The trips to Dr. Benny’s modest home in the affluent Chicago suburb of Wilmette were cut-and-dried: Trudge into the living room, get teased by the doctor, get jabbed in my bicep, then go hang out somewhere until we were certain I wasn’t going to have a negative reaction to the shot. When the weather was nice, that somewhere was the Emanuels’ backyard. Generally, my sojourns behind the house were solitary and unexciting, but every once in a while, Dr.
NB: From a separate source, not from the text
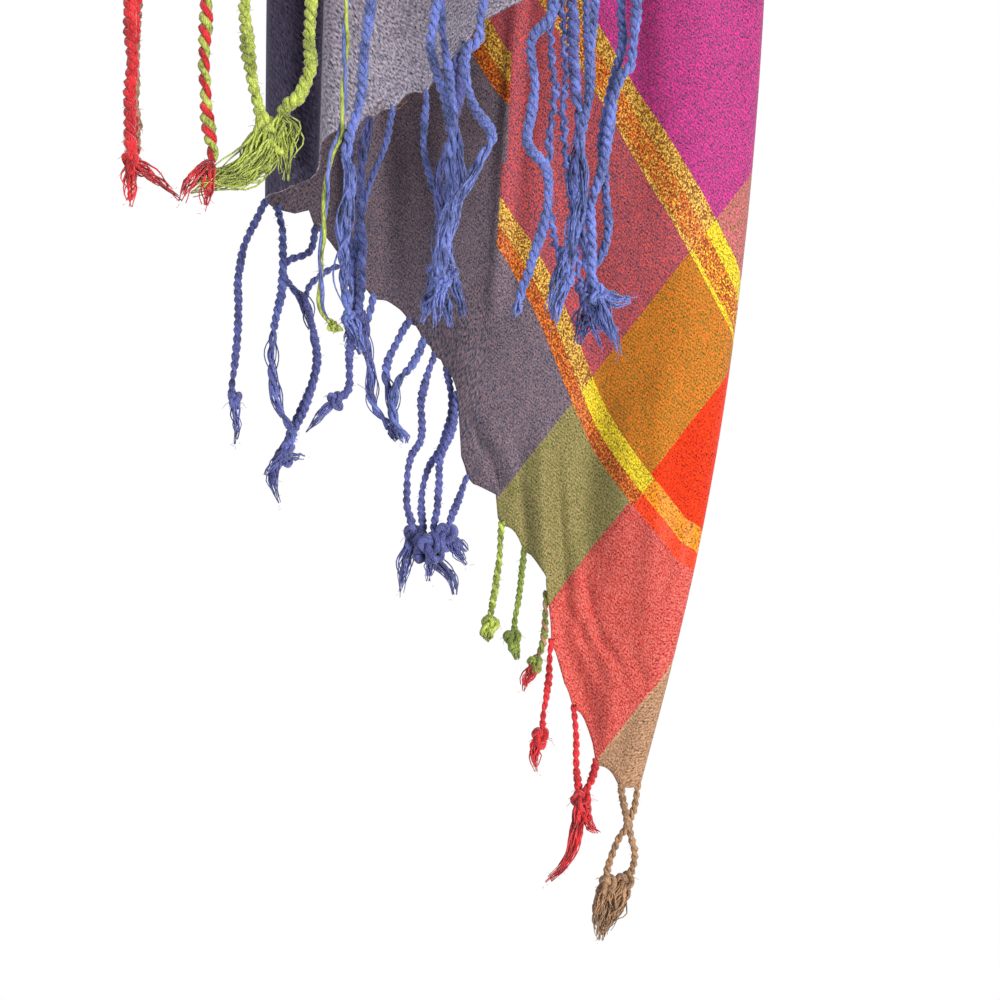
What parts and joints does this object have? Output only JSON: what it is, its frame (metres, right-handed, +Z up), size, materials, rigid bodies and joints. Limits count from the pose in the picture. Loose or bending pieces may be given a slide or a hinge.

Benny’s two high school aged sons paid me a visit.

It was common knowledge around Wilmette that Rahm and Ari Emanuel were bullies — hyper-intelligent bullies, but bullies nonetheless. (This was unlike their father, who only pretended to be a bully.) Rahm and Ari were, respectively, 6 and 5 years older than I was, so other than my weekly appearances at Dr. Benny’s, our paths never crossed; still, in those brief moments, the boys took a disliking to little ol’ me.

How do I know they disliked me? Because at every given opportunity, they threw me to the ground. Hard. Really hard.

I’ve blocked out the specifics of the attacks. The only things I know for certain were that a) they were unprovoked, and b) they hurt. I don’t know if their pushes were planned or spontaneous — although I suspect there might have been some forethought on that memorable afternoon when they shoved me back and forth and back and forth.